DIRECTION: Reproduce exactly and only the lines running from the one with "Continue the Blender" through the one with "STATIONS = 170", both end lines included.

THE RECORDS:
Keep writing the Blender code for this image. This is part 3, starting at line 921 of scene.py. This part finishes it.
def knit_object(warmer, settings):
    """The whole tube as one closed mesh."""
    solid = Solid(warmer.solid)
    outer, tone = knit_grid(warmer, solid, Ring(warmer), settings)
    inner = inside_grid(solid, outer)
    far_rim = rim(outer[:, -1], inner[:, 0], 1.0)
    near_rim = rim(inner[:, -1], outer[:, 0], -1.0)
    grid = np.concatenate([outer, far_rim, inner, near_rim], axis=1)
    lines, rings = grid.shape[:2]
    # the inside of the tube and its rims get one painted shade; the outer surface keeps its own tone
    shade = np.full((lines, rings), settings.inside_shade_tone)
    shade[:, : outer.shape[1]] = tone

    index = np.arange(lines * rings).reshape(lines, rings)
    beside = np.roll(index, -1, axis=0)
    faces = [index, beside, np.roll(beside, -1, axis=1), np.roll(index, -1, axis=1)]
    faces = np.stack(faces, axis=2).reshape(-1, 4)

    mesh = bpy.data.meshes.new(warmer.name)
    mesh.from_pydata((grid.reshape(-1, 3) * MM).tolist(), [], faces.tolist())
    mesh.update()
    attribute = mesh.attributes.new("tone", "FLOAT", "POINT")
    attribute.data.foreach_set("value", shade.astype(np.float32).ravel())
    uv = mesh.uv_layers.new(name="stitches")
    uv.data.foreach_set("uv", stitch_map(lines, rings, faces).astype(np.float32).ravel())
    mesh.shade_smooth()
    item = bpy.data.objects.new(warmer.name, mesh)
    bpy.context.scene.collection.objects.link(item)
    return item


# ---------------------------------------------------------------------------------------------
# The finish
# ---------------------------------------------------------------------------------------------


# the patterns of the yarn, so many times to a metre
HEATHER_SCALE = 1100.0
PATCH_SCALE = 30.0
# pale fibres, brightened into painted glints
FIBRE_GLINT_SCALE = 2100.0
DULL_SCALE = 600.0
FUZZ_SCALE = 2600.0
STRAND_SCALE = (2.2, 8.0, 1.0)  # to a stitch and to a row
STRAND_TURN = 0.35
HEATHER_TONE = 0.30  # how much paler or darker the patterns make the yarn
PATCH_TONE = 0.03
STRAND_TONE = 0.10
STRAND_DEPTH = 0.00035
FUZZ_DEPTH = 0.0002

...

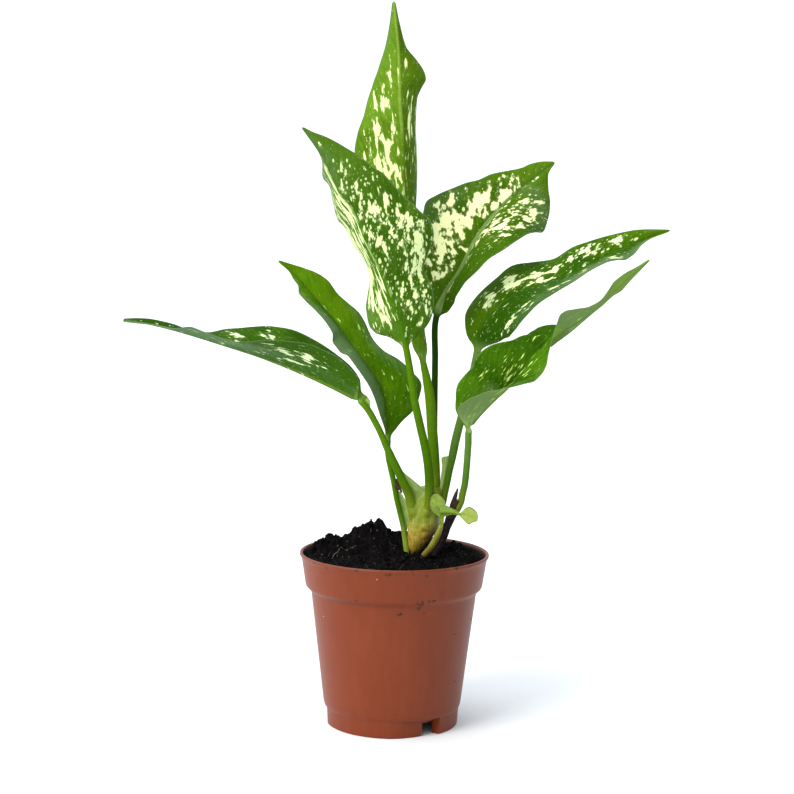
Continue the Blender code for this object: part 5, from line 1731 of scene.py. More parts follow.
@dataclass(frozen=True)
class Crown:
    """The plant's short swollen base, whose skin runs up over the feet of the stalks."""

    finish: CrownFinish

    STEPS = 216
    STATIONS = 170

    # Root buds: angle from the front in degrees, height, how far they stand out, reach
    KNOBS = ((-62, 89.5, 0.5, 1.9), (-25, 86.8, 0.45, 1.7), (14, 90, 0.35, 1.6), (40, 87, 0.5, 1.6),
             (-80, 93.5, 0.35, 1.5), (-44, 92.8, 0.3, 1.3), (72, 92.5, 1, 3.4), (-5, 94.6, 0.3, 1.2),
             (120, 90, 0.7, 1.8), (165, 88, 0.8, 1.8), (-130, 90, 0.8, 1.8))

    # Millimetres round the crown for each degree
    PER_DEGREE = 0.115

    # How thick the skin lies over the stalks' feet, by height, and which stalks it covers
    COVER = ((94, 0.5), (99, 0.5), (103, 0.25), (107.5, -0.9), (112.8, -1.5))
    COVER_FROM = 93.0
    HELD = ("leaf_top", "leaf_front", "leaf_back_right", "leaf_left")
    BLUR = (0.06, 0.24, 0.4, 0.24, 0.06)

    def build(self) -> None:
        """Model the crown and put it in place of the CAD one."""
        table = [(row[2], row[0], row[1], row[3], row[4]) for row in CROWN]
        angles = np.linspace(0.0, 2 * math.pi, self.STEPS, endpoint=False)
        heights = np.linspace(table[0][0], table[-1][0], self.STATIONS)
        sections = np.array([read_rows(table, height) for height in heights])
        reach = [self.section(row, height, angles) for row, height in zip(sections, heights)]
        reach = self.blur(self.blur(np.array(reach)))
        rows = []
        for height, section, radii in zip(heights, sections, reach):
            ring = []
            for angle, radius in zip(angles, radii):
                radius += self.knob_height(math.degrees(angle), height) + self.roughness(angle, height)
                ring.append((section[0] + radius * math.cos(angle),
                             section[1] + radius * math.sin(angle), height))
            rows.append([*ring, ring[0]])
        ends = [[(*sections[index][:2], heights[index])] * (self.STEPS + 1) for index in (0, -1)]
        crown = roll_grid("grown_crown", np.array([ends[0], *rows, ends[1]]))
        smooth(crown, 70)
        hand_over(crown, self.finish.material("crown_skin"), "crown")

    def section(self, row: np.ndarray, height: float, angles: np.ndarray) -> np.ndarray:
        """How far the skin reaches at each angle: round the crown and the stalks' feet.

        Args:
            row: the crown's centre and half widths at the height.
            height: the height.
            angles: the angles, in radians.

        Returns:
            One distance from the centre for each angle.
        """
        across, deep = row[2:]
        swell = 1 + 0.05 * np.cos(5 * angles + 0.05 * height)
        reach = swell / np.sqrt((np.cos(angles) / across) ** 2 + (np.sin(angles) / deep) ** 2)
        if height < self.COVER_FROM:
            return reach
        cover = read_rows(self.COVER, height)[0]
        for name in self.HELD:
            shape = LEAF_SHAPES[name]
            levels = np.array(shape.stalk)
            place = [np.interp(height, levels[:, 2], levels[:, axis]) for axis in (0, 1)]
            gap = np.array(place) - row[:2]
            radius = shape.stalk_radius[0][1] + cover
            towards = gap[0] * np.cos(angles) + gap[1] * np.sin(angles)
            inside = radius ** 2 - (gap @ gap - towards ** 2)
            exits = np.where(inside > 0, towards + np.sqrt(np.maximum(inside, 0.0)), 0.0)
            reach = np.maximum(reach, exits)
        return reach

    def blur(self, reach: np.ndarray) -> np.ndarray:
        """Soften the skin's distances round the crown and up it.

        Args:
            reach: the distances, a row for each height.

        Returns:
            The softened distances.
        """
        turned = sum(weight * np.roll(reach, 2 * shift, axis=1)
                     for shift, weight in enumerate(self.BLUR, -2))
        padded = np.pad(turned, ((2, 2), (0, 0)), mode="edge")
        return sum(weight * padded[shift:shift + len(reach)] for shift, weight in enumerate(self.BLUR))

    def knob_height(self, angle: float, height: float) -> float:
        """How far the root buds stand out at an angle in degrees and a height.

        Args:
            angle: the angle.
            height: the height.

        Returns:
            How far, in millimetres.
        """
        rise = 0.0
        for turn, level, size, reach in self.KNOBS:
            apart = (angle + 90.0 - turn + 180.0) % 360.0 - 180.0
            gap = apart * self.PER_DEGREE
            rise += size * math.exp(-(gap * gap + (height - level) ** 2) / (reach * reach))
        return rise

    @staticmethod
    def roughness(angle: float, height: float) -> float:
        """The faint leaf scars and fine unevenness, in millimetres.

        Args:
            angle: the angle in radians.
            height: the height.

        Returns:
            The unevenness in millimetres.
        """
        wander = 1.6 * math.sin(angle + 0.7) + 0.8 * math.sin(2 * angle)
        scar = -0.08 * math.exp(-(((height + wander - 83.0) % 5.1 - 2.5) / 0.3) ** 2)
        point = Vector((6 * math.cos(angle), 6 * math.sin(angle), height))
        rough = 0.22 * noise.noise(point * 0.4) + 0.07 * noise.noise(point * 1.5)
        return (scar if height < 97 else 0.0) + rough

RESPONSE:
Continue the Blender code for this object: part 5, from line 1731 of scene.py. More parts follow.
@dataclass(frozen=True)
class Crown:
    """The plant's short swollen base, whose skin runs up over the feet of the stalks."""

    finish: CrownFinish

    STEPS = 216
    STATIONS = 170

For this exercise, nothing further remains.